Regardless of how illustrious our lives, it is highly likely that the sermon at our funeral will take no longer than five minutes. A life summed up in five minutes! Sobering isn’t it when we apply it to our own lives where we often put ourselves at the centre.

So how would we sum up our lives today if we were given five minutes in which to do so? What would be important and what would be irrelevant? How would we want to be remembered?

For some, it might be what we have achieved or what we have left behind. For others it might be simply how we were. One friend said to me that when thinking of death, he came to the view that we spent far too much of our lives seeking the nouns rather than the adjectives and the verbs. In other words, our lives seem to pursue roles as if they defined us, and in a temporal sense they do as doors in life can open or close on the basis of an individual’s position in society. But should that be the case?

For Christians, and for many other religious traditions, clearly not, as the temporal world is one which is simply passing and finite. It is not the nouns that bring redemption or eternal salvation to a religious believer. It is the adjectives and the verbs. The words that describe how we were and what we did - not what we were.

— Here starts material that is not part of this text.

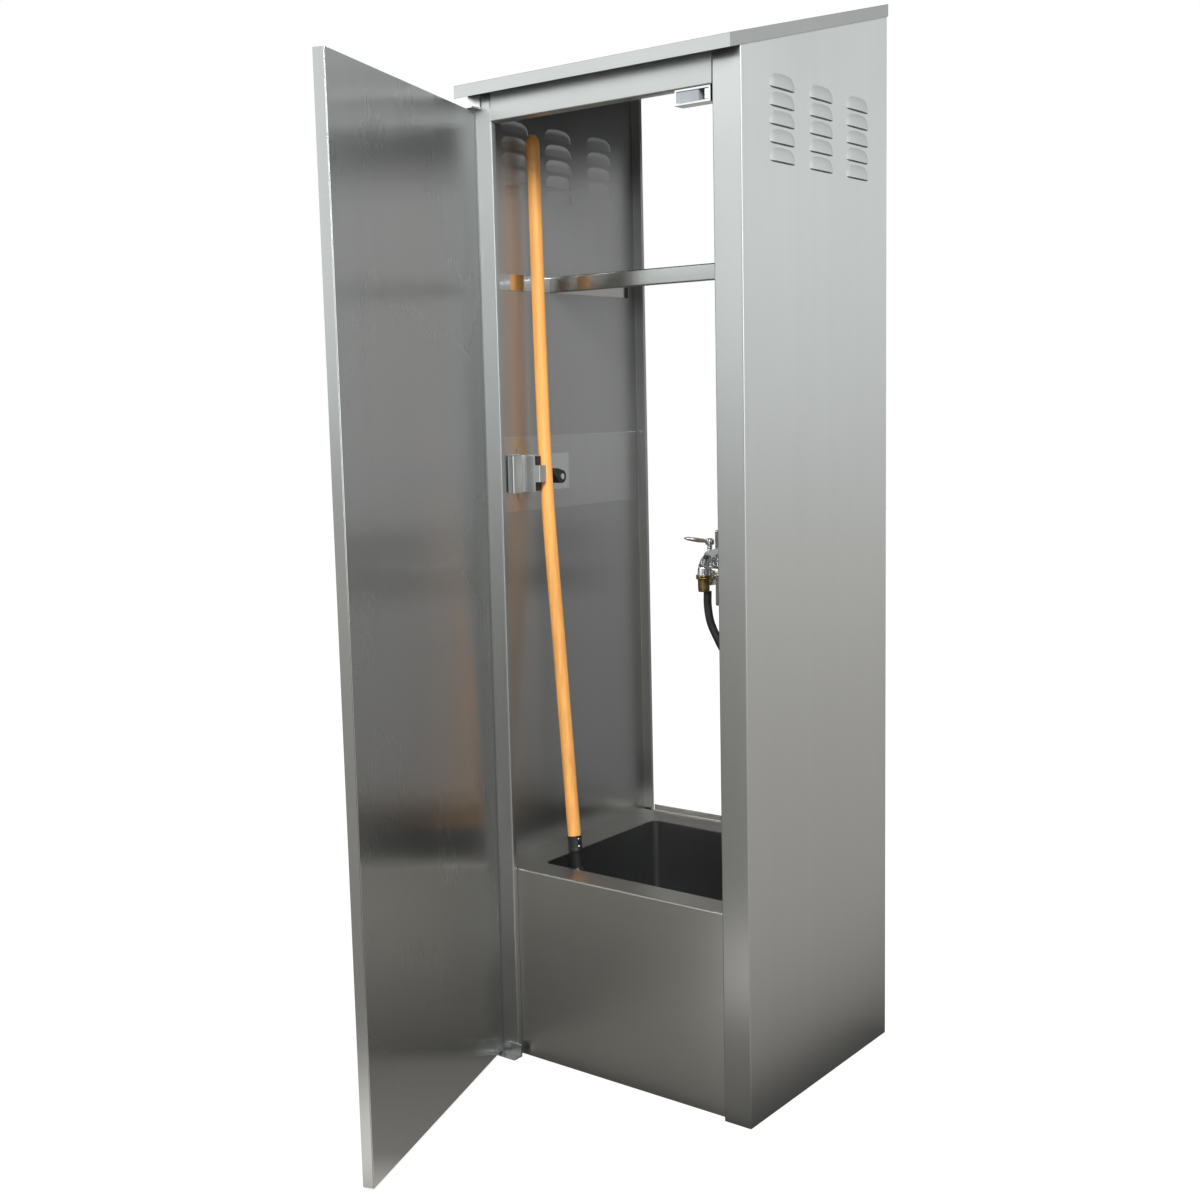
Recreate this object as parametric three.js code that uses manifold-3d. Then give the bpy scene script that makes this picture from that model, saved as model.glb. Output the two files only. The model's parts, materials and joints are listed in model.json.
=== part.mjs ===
// Mop service sink cabinet: a folded sheet-steel cabinet with a floor-level sink bowl, a service
// faucet with its hose, a part-depth shelf, a mop holder with its mop, and one pivot-hung door.
// Millimetres, +Z up, +X to the right of someone who faces the door, +Y to the back.
// The origin is on the floor, at the middle of the rear cross rail's foot flange.
import * as THREE from 'three';
import { mergeVertices } from 'three/addons/utils/BufferGeometryUtils.js';
import Module from 'manifold-3d';

const wasm = await Module();
wasm.setup();

// ---- driving dimensions -------------------------------------------------------------------
const WIDTH = 635; // over the side panels
const DEPTH = 546; // stile face to rear flange
const FRONT_HEIGHT = 1981; // top edge of the cap's front lip
const REAR_HEIGHT = 2134; // top edge of the cap's rear lip
const SHEET = 1.5;
const BEND = 1.5; // inside radius of every fold
const GAP = 0.3; // between touching pieces
const OVERCUT = 2; // how far a cutting solid runs past what it cuts

const STILE_WIDTH = 60;
const REAR_FLANGE = 30;
const FLANGE_LIP = 10; // last fold of an open edge
const CAP_OVERHANG = 36;
const CAP_LIP = 24;

const HEADER_FACE = 71; // from the cap's top edge level down to the header's lower edge
const HEADER_LEG = 26;

const DECK_HEIGHT = 405;
const APRON_SETBACK = 12.5;
const APRON_FOOT = 16;
const DECK_UPSTAND = 13;
const DECK_BRACKET_LEG = 24;
const DECK_BRACKET_SPACE = 40; // clear of the deck's folds at both ends

const BOWL_FLOOR = 100; // above the floor the cabinet stands on
const BOWL_SIDE_LAND = 83.5; // cabinet side to bowl wall
const BOWL_FRONT_LAND = 61; // apron face to bowl wall
const BOWL_REAR_LAND = 77.5; // bowl wall to the cabinet's back
const BOWL_CORNER = 15;
const BOWL_FLOOR_RADIUS = 12;
const BOWL_RIM = 12;

const DRAIN_HOLE = 44; // radius in the bowl's floor
const DRAIN_FLANGE = 56;
const DRAIN_FLANGE_THICKNESS = 2.4;
const DRAIN_WALL = 2.5;
const DRAIN_BODY = 42;
const DRAIN_BODY_DEPTH = 42;
const DRAIN_OUTLET = 21;
const DRAIN_OUTLET_LENGTH = 16;
const DRAIN_NUT = 54;
const DRAIN_NUT_HEIGHT = 9;
const DRAIN_GASKET_THICKNESS = 3;
const TAILPIECE = 19;
const TAILPIECE_WALL = 1.5;
const TAILPIECE_END = 8; // above the floor
const TAIL_NUT = 28;
const TAIL_NUT_HEIGHT = 14;
const BASKET_CUP = 33;
const BASKET_DEPTH = 22;
const BASKET_RIM = 50;
const BASKET_WALL = 1.2;
const BASKET_HOLES = 8;
const BASKET_HOLE = 3;
const BASKET_KNOB = 6;
const BASKET_KNOB_HEIGHT = 26;

const SHELF_DEPTH = 305;
const SHELF_HEIGHT = 1629; // top surface
const SHELF_FRONT_LIP = 33;
const SHELF_REAR_LIP = 14;
const SHELF_HEM = 9;
const RAIL_LEG = 20;

const REAR_RAIL_HEIGHT = 60;
const REAR_RAIL_TOP_DROP = 32; // below the cap's rear top edge

const LOUVRE_LENGTH = 87;
const LOUVRE_PITCH_ACROSS = 141;
const LOUVRE_PITCH_DOWN = 32;
const LOUVRE_COLUMNS = 3;
const LOUVRE_ROWS = 5;
const LOUVRE_RISE = 26;
const LOUVRE_PROUD = 8;
const LOUVRE_SLIT = 0.8; // below the hood's free edge
const LOUVRE_END = 0.5; // 1 gives elliptic ends, smaller values squarer ones
const LOUVRE_TOP = 1913; // opening edge of the top row
const LOUVRE_CENTRE = 6; // behind the middle of the panel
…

Today’s recall of Parliament to pay tribute to Jo Cox and the glowing praise for her in recent days has brought that into sharp focus. But it is not just our lives that will be summed up in five minutes. This era in which we now live, is also likely to be summed up in five minutes or less when future generations come to learn about who they are and where they come from - their history.

What will they learn about us? What judgements will they make about how we faced the challenges of our age? Will they say that we gave greater importance to the adjectives and verbs or the nouns? Will they see our era as a remarkable one, which rose to the contemporary challenges and to the heights of human altruism, or one which sunk to the base of narrow self-interest? What will our collective societal legacy be? Will future historians describe this as a high-point in the history of human civilization, or something less noble, which we squandered despite all our material and cultural advantages?

Our five-minute summaries, whether approached as individuals or as a society, should strive to bring out the best of our humanity not the worst. More of a focus on how we were and not what we were would help.